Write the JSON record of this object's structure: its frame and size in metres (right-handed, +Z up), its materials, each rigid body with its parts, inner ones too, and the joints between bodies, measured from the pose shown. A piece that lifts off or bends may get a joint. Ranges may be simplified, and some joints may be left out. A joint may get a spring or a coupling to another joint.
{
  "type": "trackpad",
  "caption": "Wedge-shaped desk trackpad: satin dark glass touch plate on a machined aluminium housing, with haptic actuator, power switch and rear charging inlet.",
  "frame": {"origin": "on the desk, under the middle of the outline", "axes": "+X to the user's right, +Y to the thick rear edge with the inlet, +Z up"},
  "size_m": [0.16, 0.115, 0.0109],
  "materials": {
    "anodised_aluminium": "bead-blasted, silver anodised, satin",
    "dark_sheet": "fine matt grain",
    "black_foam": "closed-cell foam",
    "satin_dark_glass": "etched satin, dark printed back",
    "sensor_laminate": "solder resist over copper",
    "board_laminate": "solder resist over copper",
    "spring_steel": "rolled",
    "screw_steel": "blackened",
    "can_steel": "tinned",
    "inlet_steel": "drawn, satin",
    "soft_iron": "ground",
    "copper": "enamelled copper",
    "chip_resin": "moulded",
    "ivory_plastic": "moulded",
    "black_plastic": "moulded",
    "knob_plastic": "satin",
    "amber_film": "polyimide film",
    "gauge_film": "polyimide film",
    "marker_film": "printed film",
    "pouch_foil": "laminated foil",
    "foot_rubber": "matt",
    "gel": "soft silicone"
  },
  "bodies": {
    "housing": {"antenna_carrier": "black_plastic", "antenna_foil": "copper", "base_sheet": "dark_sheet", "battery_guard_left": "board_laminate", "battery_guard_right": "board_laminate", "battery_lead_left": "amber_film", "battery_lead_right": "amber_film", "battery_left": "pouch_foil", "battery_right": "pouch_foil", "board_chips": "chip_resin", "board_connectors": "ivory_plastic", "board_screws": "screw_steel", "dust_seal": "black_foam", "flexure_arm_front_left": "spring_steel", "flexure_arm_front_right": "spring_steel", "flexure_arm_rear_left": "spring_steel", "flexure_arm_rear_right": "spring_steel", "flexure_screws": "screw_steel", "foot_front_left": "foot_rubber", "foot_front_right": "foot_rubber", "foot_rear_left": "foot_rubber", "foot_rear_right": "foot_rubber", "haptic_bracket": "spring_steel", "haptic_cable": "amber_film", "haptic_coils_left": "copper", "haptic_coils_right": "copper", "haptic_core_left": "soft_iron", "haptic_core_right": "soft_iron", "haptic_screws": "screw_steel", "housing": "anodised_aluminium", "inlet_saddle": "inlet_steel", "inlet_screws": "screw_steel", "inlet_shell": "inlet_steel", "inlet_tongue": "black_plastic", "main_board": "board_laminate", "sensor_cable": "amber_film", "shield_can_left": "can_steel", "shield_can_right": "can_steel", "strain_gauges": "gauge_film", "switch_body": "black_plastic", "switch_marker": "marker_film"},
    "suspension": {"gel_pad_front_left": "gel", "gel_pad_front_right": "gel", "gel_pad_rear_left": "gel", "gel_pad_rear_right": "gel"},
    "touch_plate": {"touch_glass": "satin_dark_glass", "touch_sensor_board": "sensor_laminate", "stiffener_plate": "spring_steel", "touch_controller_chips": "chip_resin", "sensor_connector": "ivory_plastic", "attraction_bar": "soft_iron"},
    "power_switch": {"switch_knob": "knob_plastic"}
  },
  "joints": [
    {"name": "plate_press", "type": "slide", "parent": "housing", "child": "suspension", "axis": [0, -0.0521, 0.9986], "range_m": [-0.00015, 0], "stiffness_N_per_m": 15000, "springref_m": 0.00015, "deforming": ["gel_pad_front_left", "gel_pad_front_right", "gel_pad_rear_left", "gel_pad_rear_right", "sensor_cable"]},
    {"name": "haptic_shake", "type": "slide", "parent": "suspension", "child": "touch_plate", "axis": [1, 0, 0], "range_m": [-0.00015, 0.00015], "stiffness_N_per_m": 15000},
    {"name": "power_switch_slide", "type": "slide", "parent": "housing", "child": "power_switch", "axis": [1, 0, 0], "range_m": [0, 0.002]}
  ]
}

# # #

• _What you have to do_: Copy out the whole listing, exactly as written.

• _Solved problem_:
Write the JSON record of this object's structure: its frame and size in metres (right-handed, +Z up), its materials, each rigid body with its parts, inner ones too, and the joints between bodies, measured from the pose shown. A piece that lifts off or bends may get a joint. Ranges may be simplified, and some joints may be left out. A joint may get a spring or a coupling to another joint.
{
  "type": "trackpad",
  "caption": "Wedge-shaped desk trackpad: satin dark glass touch plate on a machined aluminium housing, with haptic actuator, power switch and rear charging inlet.",
  "frame": {"origin": "on the desk, under the middle of the outline", "axes": "+X to the user's right, +Y to the thick rear edge with the inlet, +Z up"},
  "size_m": [0.16, 0.115, 0.0109],
  "materials": {
    "anodised_aluminium": "bead-blasted, silver anodised, satin",
    "dark_sheet": "fine matt grain",
    "black_foam": "closed-cell foam",
    "satin_dark_glass": "etched satin, dark printed back",
    "sensor_laminate": "solder resist over copper",
    "board_laminate": "solder resist over copper",
    "spring_steel": "rolled",
    "screw_steel": "blackened",
    "can_steel": "tinned",
    "inlet_steel": "drawn, satin",
    "soft_iron": "ground",
    "copper": "enamelled copper",
    "chip_resin": "moulded",
    "ivory_plastic": "moulded",
    "black_plastic": "moulded",
    "knob_plastic": "satin",
    "amber_film": "polyimide film",
    "gauge_film": "polyimide film",
    "marker_film": "printed film",
    "pouch_foil": "laminated foil",
    "foot_rubber": "matt",
    "gel": "soft silicone"
  },
  "bodies": {
    "housing": {"antenna_carrier": "black_plastic", "antenna_foil": "copper", "base_sheet": "dark_sheet", "battery_guard_left": "board_laminate", "battery_guard_right": "board_laminate", "battery_lead_left": "amber_film", "battery_lead_right": "amber_film", "battery_left": "pouch_foil", "battery_right": "pouch_foil", "board_chips": "chip_resin", "board_connectors": "ivory_plastic", "board_screws": "screw_steel", "dust_seal": "black_foam", "flexure_arm_front_left": "spring_steel", "flexure_arm_front_right": "spring_steel", "flexure_arm_rear_left": "spring_steel", "flexure_arm_rear_right": "spring_steel", "flexure_screws": "screw_steel", "foot_front_left": "foot_rubber", "foot_front_right": "foot_rubber", "foot_rear_left": "foot_rubber", "foot_rear_right": "foot_rubber", "haptic_bracket": "spring_steel", "haptic_cable": "amber_film", "haptic_coils_left": "copper", "haptic_coils_right": "copper", "haptic_core_left": "soft_iron", "haptic_core_right": "soft_iron", "haptic_screws": "screw_steel", "housing": "anodised_aluminium", "inlet_saddle": "inlet_steel", "inlet_screws": "screw_steel", "inlet_shell": "inlet_steel", "inlet_tongue": "black_plastic", "main_board": "board_laminate", "sensor_cable": "amber_film", "shield_can_left": "can_steel", "shield_can_right": "can_steel", "strain_gauges": "gauge_film", "switch_body": "black_plastic", "switch_marker": "marker_film"},
    "suspension": {"gel_pad_front_left": "gel", "gel_pad_front_right": "gel", "gel_pad_rear_left": "gel", "gel_pad_rear_right": "gel"},
    "touch_plate": {"touch_glass": "satin_dark_glass", "touch_sensor_board": "sensor_laminate", "stiffener_plate": "spring_steel", "touch_controller_chips": "chip_resin", "sensor_connector": "ivory_plastic", "attraction_bar": "soft_iron"},
    "power_switch": {"switch_knob": "knob_plastic"}
  },
  "joints": [
    {"name": "plate_press", "type": "slide", "parent": "housing", "child": "suspension", "axis": [0, -0.0521, 0.9986], "range_m": [-0.00015, 0], "stiffness_N_per_m": 15000, "springref_m": 0.00015, "deforming": ["gel_pad_front_left", "gel_pad_front_right", "gel_pad_rear_left", "gel_pad_rear_right", "sensor_cable"]},
    {"name": "haptic_shake", "type": "slide", "parent": "suspension", "child": "touch_plate", "axis": [1, 0, 0], "range_m": [-0.00015, 0.00015], "stiffness_N_per_m": 15000},
    {"name": "power_switch_slide", "type": "slide", "parent": "housing", "child": "power_switch", "axis": [1, 0, 0], "range_m": [0, 0.002]}
  ]
}